I told her that I’d have Maus and my mother help monitor how well I do on the medication change, and she basically said that I couldn’t rely on my mother. She’d ‘notice every little thing about me’ and not report accurately. I was like, “Really?” She also said I had to not talk to my mother about various things in my life because it makes Maus feel like there’s a third person in the relationship. She assumed in awful lot! She’s never even met Maus. I told Maus all these things and he agrees it’s not an accurate depiction of the reality.
She seems to have this idea in her head that I’m this slightly histrionic little person who needs a hobby in his life. That all I do all day is sit around and think about how I feel, taking every little disturbance and magnifying it by five.
It’s a little frustrating because once people have decided you are a certain thing it’s like talking through a filter to them. You have to frame everything in a certain way to have them potentially understand. And when it gets to this point I honestly start debating what is worth correcting and saying in the half hour that I get so that I can have the most effective visit.

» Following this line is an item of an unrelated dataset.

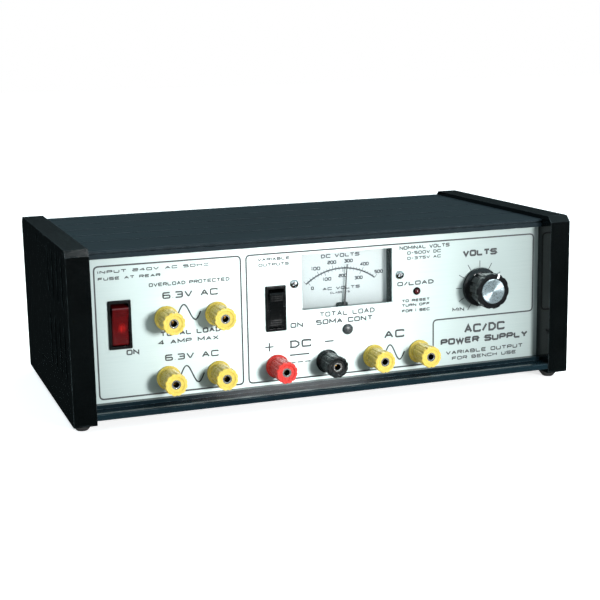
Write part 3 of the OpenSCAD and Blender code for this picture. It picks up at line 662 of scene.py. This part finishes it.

I mean I understand the idea that I don’t need to come to her for every little thing, and that she’s more concerned about delusional thinking than necessarily feeling on top of the world. I understand the idea that people are going to feel these things in life just naturally and that’s how things naturally develop. But at the same time, I get enough anxiety that I become dysfunctional, and I feel like crap enough that it starts to hinder the natural flow of my life and me taking care of myself. I would think those would qualify as important, don’t you? I’m all for going along with life’s ups and downs and experiencing emotions and all that stuff, but when it hinders you, isn’t that a problem?

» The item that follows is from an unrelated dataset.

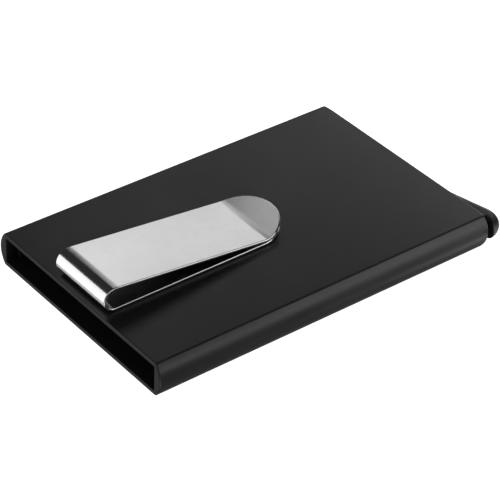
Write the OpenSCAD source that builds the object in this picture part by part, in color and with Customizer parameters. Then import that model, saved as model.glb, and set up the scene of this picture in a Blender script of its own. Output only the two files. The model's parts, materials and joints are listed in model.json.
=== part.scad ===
// Pop-up card case: an extruded aluminium sleeve that holds a short stack of cards, closed at one
// end by a small lever mechanism that fans the cards out of the open end, with a folded spring
// clip for banknotes on its upper face.
//
// X runs along the sleeve from the card mouth (-X) to the lever end (+X), Y across its width and
// Z out of the face that carries the clip. The origin is the middle of the flat underside.

/* [Sleeve] */
// Length of the sleeve from the card mouth to the lever end
case_l = 95.6; // [92:0.2:104]
// Width of the flat upper and lower faces
case_flat_w = 58.4; // [57:0.2:62]
// Thickness of the sleeve
case_t = 8.8; // [8.6:0.1:10]
// How far the convex sides stand out beyond the flat faces
side_bulge = 1.8; // [1:0.1:3]
// Thickness of the upper and lower walls
case_wall = 1.1; // [0.8:0.05:1.2]
// Width of the rectangular hollow
hollow_w = 57.4; // [57:0.1:57.8]

/* [Card lining] */
// Thickness of the felt strips on the two side walls
strip_t = 1.4; // [0.8:0.1:1.6]
// Height of the felt strips
strip_h = 5.8; // [4:0.1:6.2]
// Length of the felt strips
strip_l = 80; // [50:1:84]
// Thickness of the pressure pad under the upper wall
pad_t = 0.5; // [0.3:0.1:0.8]
// Length of the pressure pad
pad_l = 24; // [15:1:40]
// Width of the pressure pad
pad_w = 30; // [15:1:44]

/* [End cassette] */
// Length of the cassette along the sleeve
cassette_l = 8.6; // [8:0.1:10]
// How far the cassette sits back from the end of the sleeve
cassette_recess = 0.3; // [0.2:0.1:0.8]
// Thickness of the cassette floor
tray_floor = 0.8; // [0.7:0.1:1]
// Thickness of the cassette walls
tray_wall = 1.2; // [1:0.1:1.4]
// Thickness of the cover plate
cover_t = 0.6; // [0.6:0.1:0.8]
// Thickness of the adhesive tape above and below the cassette
tape_t = 0.1; // [0.05:0.01:0.15]
// Radius of a cover screw's shank
screw_r = 0.5; // [0.4:0.05:0.6]

/* [Lever] */
// Distance of the pivot from the end of the sleeve
pivot_inset = 5.5; // [5.3:0.1:6]
// Distance of the pivot from the middle of the sleeve
pivot_side = 23; // [22:0.1:23.5]
// Radius of the pivot pin
pin_r = 0.8; // [0.7:0.05:0.9]
// Radial running clearance between the pin and the lever
pin_clearance = 0.05; // [0.02:0.01:0.08]
// Radius of the lever's hub
hub_r = 3.3; // [3.1:0.1:3.4]
// Reach of the longest step of the lever's arm
arm_l = 47; // [42:0.5:47.5]
// How much shorter each following step is
arm_step = 7; // [4:0.5:8]
// Thickness of the arm
arm_t = 3.4; // [2.6:0.1:3.6]
// Number of steps on the arm, one for each card
arm_steps = 5; // [4:1:6]
// Radius of the thumb knob seen from above
knob_r = 5.4; // [4.5:0.1:6]
// How far the thumb knob stands out of the end of the sleeve
knob_reach = 5.8; // [5:0.1:7]
// How far the thumb knob stands out beside the sleeve
knob_overhang = 0.8; // [0:0.1:1]
// Radius of the thumb knob's rounded edges
knob_edge = 2.4; // [1:0.1:2.4]
// Lean of the knob's outer face, in degrees
knob_lean = 13.4; // [10:0.1:16]
// Gap between the thumb knob and the end of the sleeve
knob_gap = 1.05; // [0.6:0.05:1.5]
// Travel of the lever, in degrees
lever_travel = 28; // [20:1:30]

/* [Return spring] */
// Diameter of the spring wire
wire_d = 0.4; // [0.3:0.05:0.45]
// Mean radius of the coil
coil_r = 1.8; // [1.75:0.05:1.9]
// Number of turns
coil_turns = 3; // [2:1:3]
// Length of the leg that presses on the lever's arm
spring_leg = 10; // [6:0.5:12]

/* [Money clip] */
// Width of the clip
clip_w = 18.6; // [14:0.2:24]
// Thickness of the spring steel
clip_t = 0.65; // [0.5:0.05:0.8]
// Outer radius of the bend
bend_r = 3.08; // [2.6:0.02:3.6]
// Distance of the bend from the card mouth
clip_setback = 0.72; // [0.4:0.02:6]
// Overall length of the clip
clip_l = 54; // [46:0.5:60]
// Slope of the upper leg, in degrees
clip_slope = 6.3; // [5.6:0.1:6.4]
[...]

In other news, I’ve decided that I can’t really ‘give myself’ a job, at least not like I thought I would. Last time I wrote about how I was going to focus on drawing and becoming an artist. I’ve been having this problem where every time I start working on anything creative I get completely stuck and frozen in total anxiety at the road ahead of me. And when I’m anxious, I’m not creative at all. So, I’ve been battling this crippling ‘writer’s block’ for weeks and it’s starting to drive me crazy.
I get to thinking about something, like my adventure game, and kapow I’m completely floored by blankness. Nothingness. It’s debilitating. Then I get completely anxiety ridden and the next few hours are shot. I can’t operate like this. So I’ve decided that focusing on a job that is farther from my usual activities like programming is maybe not such a good thing.
I’m having trouble deciding on what exactly the best course of action is, but I do know that I have to let my mind wander, so to speak. What I mean by that is, if my mind wants to focus on programming, then I should focus on programming, if it wants to focus on robotics, then I should focus on that. In essence, not suppress my natural inclination to work on something in particular.
When I think about it, this actually makes a little sense. When I was doing pretty good, even on top of the world, I would read parts of things in moderation. Meaning, I’d read Seth Material, then I’d read Electronics, then I’d read about writing, and it was just a constant titillation of the various parts of my mind. I think if I focus too much on one particular thing and get obsessed with it, I start to run dry.
Honestly, I have no idea. All I know is that for the last several weeks things have not been going so well creatively, and well, in my life. I’ve neglected things like a meal plan, taking care of myself, keeping up the apartment. I’ve been sleeping in bad and have had no real schedule of anything. And, I feel like crap.
I’m in transition though, and hopefully things’ll get better. But, I still feel like crap.